Meet Candace Ricks from Washington D.C. in the United States of America.
Candace came to know about Samoa because of world- renowned Samoan actor, Seiuli Dwayne Johnson (The Rock), who she says is “really famous in America”.
Dear Tourist met Candace at the Samoa Tourism fale yesterday while being part of a short and sweet cultural tour organised by the Samoa Tourism Authority.
“I am here for six weeks,” Candance said.
“I came to Samoa because my best friend is part of a Peace Corps programme here, so she invited me to come over to stay in Falelatai with her Samoan family, which is about a two-hour bus ride to Apia.”
Candace had no information about Samoa and she tried to Google search our nation which according to her was not really helpful.
“We all know that not much information can be retrieved from Google if we search for a particular country but to experience Samoa and learn about it is amazing.
“I am so excited that my friend invited me to come over because if I was not invited I wouldn’t have been able to come here.
“The only thing is that I do not understand the Samoan language, but so far the people I have met are really helpful and nice.
“I am actually having a great time and the Samoan family I stay with are really nice to me.
“I have watched them weave mats and prepare the Samoan umu where they made palusami and other Samoan food.
“I love eating oka and poke,” she said with a smile.
“I have explored Samoa since the day I arrived in the country. I have been to the southern part of the Island and also the places such as To Sua trench and villages that the tsunami struck in 2009.”
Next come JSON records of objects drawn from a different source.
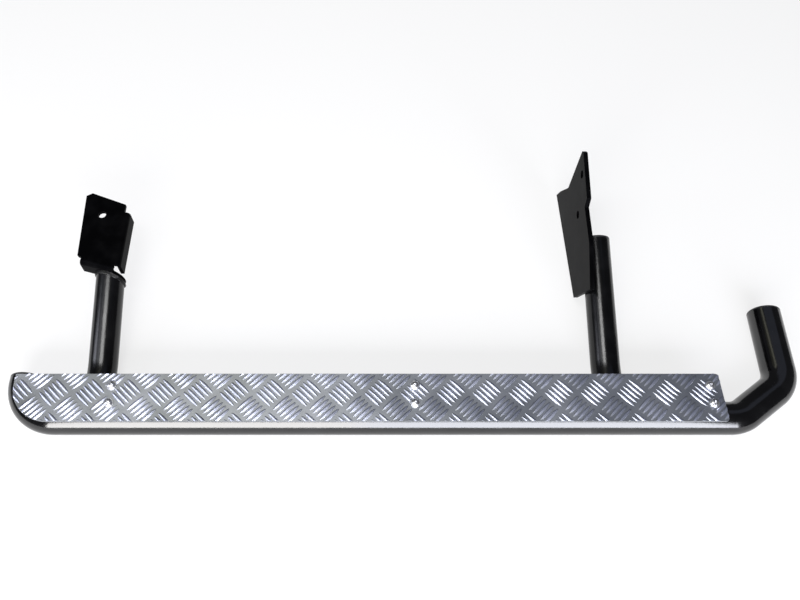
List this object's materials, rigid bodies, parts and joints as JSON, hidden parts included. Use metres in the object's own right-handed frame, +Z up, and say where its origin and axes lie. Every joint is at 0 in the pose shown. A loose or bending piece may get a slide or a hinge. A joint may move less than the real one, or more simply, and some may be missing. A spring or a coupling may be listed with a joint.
{
  "type": "side step",
  "caption": "Fixed vehicle side step: bent black tube with a kicked end, patterned aluminium tread plate and tube legs with steel mounting brackets.",
  "frame": {"origin": "centre of the left bracket's bolt hole, on the bracket's upper face", "axes": "+X along the step to its kicked end, +Y inward to the vehicle, +Z up out of the left bracket's bolt hole"},
  "size_m": [1.0412, 0.3882, 0.1528],
  "materials": {
    "black_coat": "gloss black powder coat",
    "bare_aluminium": "bare rolled five-bar tread sheet",
    "zinc_plate": "bright zinc plate",
    "black_plastic": "moulded end plug"
  },
  "bodies": {
    "root": {"main_tube": "black_coat", "left_end_plug": "black_plastic", "kick_end_plug": "black_plastic", "left_leg": "black_coat", "right_leg": "black_coat", "right_leg_plug": "black_plastic", "left_strap": "black_coat", "middle_strap": "black_coat", "right_strap": "black_coat", "inner_rail": "black_coat", "tread_plate": "bare_aluminium", "plate_screws": "zinc_plate", "plate_washers": "zinc_plate", "left_bracket": "black_coat", "right_bracket": "black_coat", "left_bracket_weld": "black_coat", "right_bracket_welds": "black_coat"}
  },
  "joints": []
}
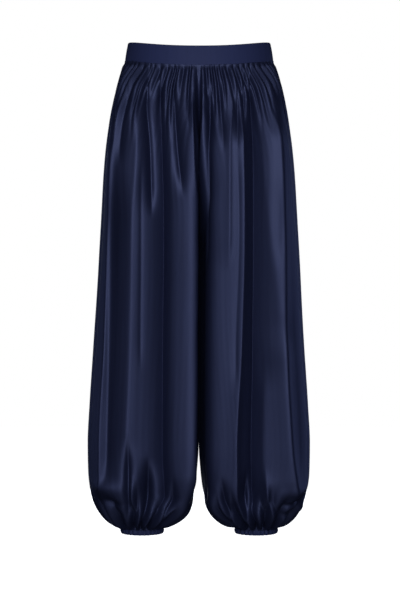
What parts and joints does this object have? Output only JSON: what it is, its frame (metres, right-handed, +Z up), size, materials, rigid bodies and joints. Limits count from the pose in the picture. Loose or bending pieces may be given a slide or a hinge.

Apart from the local food, Candace finds the Samoan culture interesting.
“The village where I live in which is Falelatai, they have the Sā where families get together for evening family prayer. Just to see that, it is really good because everyone seems to know where everybody is and what’s going on. If I am part of this culture, I would never feel alone.
“Coming to town is one good experience for me because I had to take the bus.
Back in D.C when you ride on the bus or take a train everybody is quiet or maybe on their phones, chat with their friends and if you listen to music, you listen through your headphones but here everyone is like saying hello to you.
“People just buy drinks from side of the bus windows and the music is like crazy.”
The feel of touring the Samoa Tourism fale has prompted Candace to get a tattoo.
“Touring around here and observing handicraft works, carving and Samoan tatau makes me want to have a tattoo before I leave.
“I don’t want to get a traditional tattoo, I just want a simple tattoo with a meaning that symbolizes the culture and the people of Samoa because it will serve as a remembrance for my trip here,” she said.
Candace said it was interesting to watch the skilled men carve designs on wood.